Boo welcomed Charlie and Henry into his office, part of a corner suite in a glass high-rise in Costa Mesa, and insisted on showing them his latest antique bank. He collected animated banks with clockwork mechanisms that made a little adventure out of the deposit of each coin. There were at least two dozen of them displayed at various points in the office. This one was an elaborate affair the size of a cigar humidor; standing on the lid were hand-painted metal figurines of two bearded gold prospectors flanking a comically detailed donkey. Boo put a quarter in the hand of one prospector and pushed a button on the side of the bank. The prospector’s hand came up, holding the coin out to the second prospector, but the donkey’s hinged head lowered, and its jaws clamped shut on the quarter, which the prospector relinquished. The donkey raised its head again, and the quarter dropped down its gullet and into the bank underneath, while both prospectors shook their heads in dismay. The name on the donkey’s saddlebags was Uncle Sam.
“It was made in 1903. So far as anyone knows, there are only eight working models in the world,” Boo said proudly. “It’s titled ‘The Tax Collector,’ but I call it ‘There Is No Justice in a Jackass Universe.’ ”
Charlie laughed, but Henry looked baffled.
They adjourned to a corner of the room where large comfortable armchairs were grouped around a glass-topped coffee table.
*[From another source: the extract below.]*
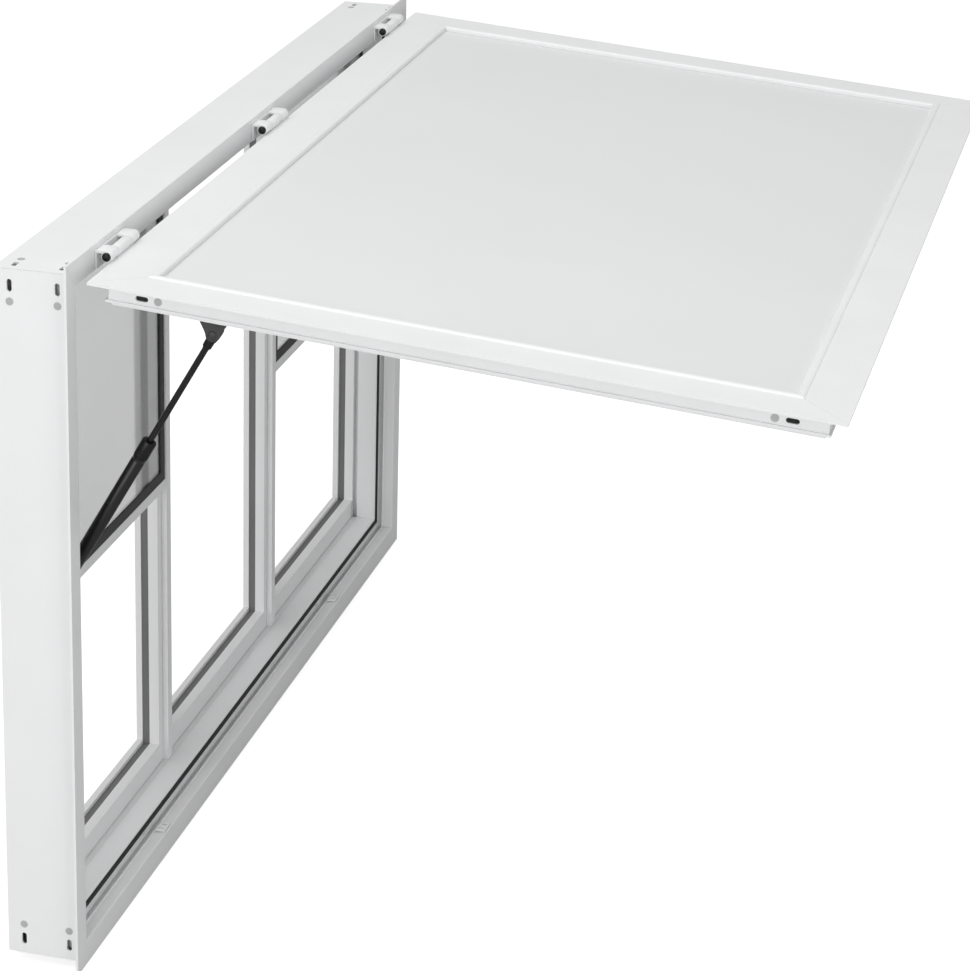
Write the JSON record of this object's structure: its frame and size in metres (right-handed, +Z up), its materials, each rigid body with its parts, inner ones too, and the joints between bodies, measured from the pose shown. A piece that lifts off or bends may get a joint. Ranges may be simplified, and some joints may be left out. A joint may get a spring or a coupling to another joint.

Boo’s chair groaned softly as he settled into it.
Being a corner office, the room had two exterior walls that were largely glass. Because this building faced away from the other high-rise structures in Costa Mesa, toward one of the few remaining tracts of agricultural land in this part of the county, there seemed to be nothing outside but a gray void composed of churning clouds, gauzy veils of lingering fog, and rain that streamed down the glass walls in a vertical river. The effect was disorienting, as if Boothe’s office didn’t exist in this world but in an alternate reality, another dimension.
“You say this is about Grace Spivey?” Boothe asked.
He had a special interest in religious psychoses and had written a book about the psychology of cult leaders. He found Grace Spivey intriguing and intended to include a chapter about her in his next book.
Charlie told Boo about Christine and Joey, about their encounter with Grace at South Coast Plaza and the attempts on their lives.
The psychologist, who didn’t believe in being solemn with patients, who used cajolery and humor as part of his therapy, whose face seldom played host to a frown, was now scowling. He said, “This is bad. Very bad. I’ve always known Grace is a true believer, not just a phony, mining the religious rackets for a buck. She’s always been convinced that the world really was coming to an end. But I never believed she was sunk this deep in psychotic fantasy.” He sighed and looked out at his twelfth-floor view of the storm. “You know, she talks a lot about her ‘visions,’ uses them to whip her followers into a frenzy. I’ve always thought that she doesn’t really have them, that she merely
pretends
to have them because she realizes they’re a good tool for making converts and keeping disciples in line. By using the visions, she can have God tell her people to do the things
she
wants them to do, things they might not accept if they didn’t think the orders were coming straight down from Heaven.”